On the other hand, it was contended by the Respondent that the Maniben case cannot be relied upon as the State of Gujarat had already come up with a composite scheme laying down exhaustive provisions regarding selection process, eligibility criteria, minimum academic qualification, disciplinary action, etc for AWW and AWH and the decision of the court was based on this composite scheme. Further the State of Tripura was not a party to the case and the Maniben judgment was not in rem. It was further contended that Anganwadi Centres would not fall within the ambit of “establishment” under the Gratuity Act.
Findings of the Court
The court observed that an “establishment” under the Gratuity Act should be an establishment within the meaning of any law in force in a state which is related to shops or establishments.
The court further observed that Anganwadi Centres are a creation of ICDS Scheme. Each Anganwadi Centre is managed by one AWW and one AWH at the grass root level to implement the integrated ICDS Scheme. Pre-school education is one of the most important activity of Anganwadi Centres and thus Section 11 of the Right of Children to Free and Compulsory Education Act, 2009 and its corresponding Rules becomes relevant. Under Rule 11(4)(c) of the Right of Children to Free and Compulsory Education Rules (Tripura), 2011, pre-school education in imparted in Anganwadi Centres in Tripura.
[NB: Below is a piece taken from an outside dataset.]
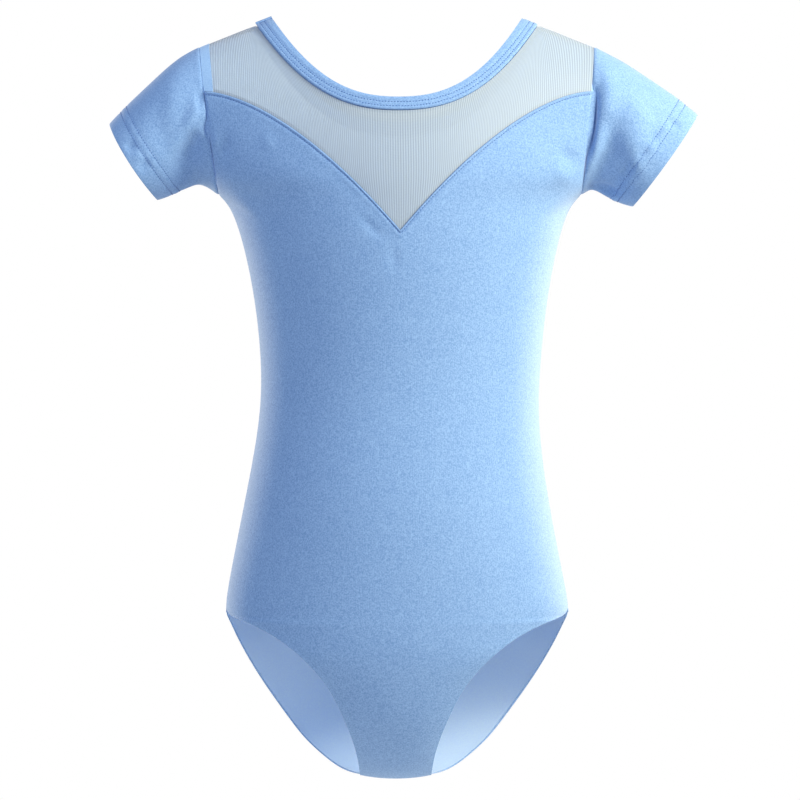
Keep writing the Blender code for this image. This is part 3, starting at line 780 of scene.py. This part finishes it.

However, the Maniben case has laid down that by a notification dated 03.04.1997, the Government of India has included “Educational Institutions” within the meaning of “establishments” under the Gratuity Act. Since purely educational activities of pre-school stage are done through AAWs and AWHs in terms of Section 11 of RTE Act in Anganwadi Centres, as per the Maniben judgement, Anganwadi Centres fell within the meaning of “establishment” under the Gratuity Act.
The court further observed that the Supreme Court in the Maniben case held that Anganwadi Centres have been statutorily recognized under the National Food Security Act, 2013 for performing functions of providing nutritional support to pregnant women, lactating mothers and children in the age group of 6 months to 6 years.
The court thus held that Anganwadi Centres are an establishment/wing of the state government through which not only the ICDS scheme is implemented but also duties of providing pre-school education and nutritional support to women and children is also discharged. Thus Anganwadi Centres of Tripura come within the purview of “establishment” under the Gratuity Act.
The court further held that further the argument that an Anganwadi Centre in run by 2 people where as 10 or more people are required for an “establishment” under the Gratuity Act cannot be accepted as all Anganwadi Centres function under the umbrella of Social Welfare and Social Education Department of Govt. of Tripura. There are common orders by the Department to engage many AWHs for several centres. Also, the Supreme Court in the Maniben case held that Anganwadi centres and Mini Anganwadi centres are part of the Anganwadi establishment of the state. Thus, it cannot be held that each Anganwadi Centre is a separate and distinct “establishment”.
With the aforesaid observations, the court allowed the writ petition.
Case No.- W.P.(C) No.624 of 2023
Case Name- Bina Rani Paul & Ors Vs State of Tripura & Ors
Counsel for Petitioners- Mr. P. Roy Barman, Sr. Adv. Mr. K. Nath, Adv. Ms. A. Debbarma, Adv.
Counsel for Respondents- Mr. Kohinoor N. Bhattacharjee, GA Mr. B. Majumder, Dy. SGI Ms. K. Reang, Adv.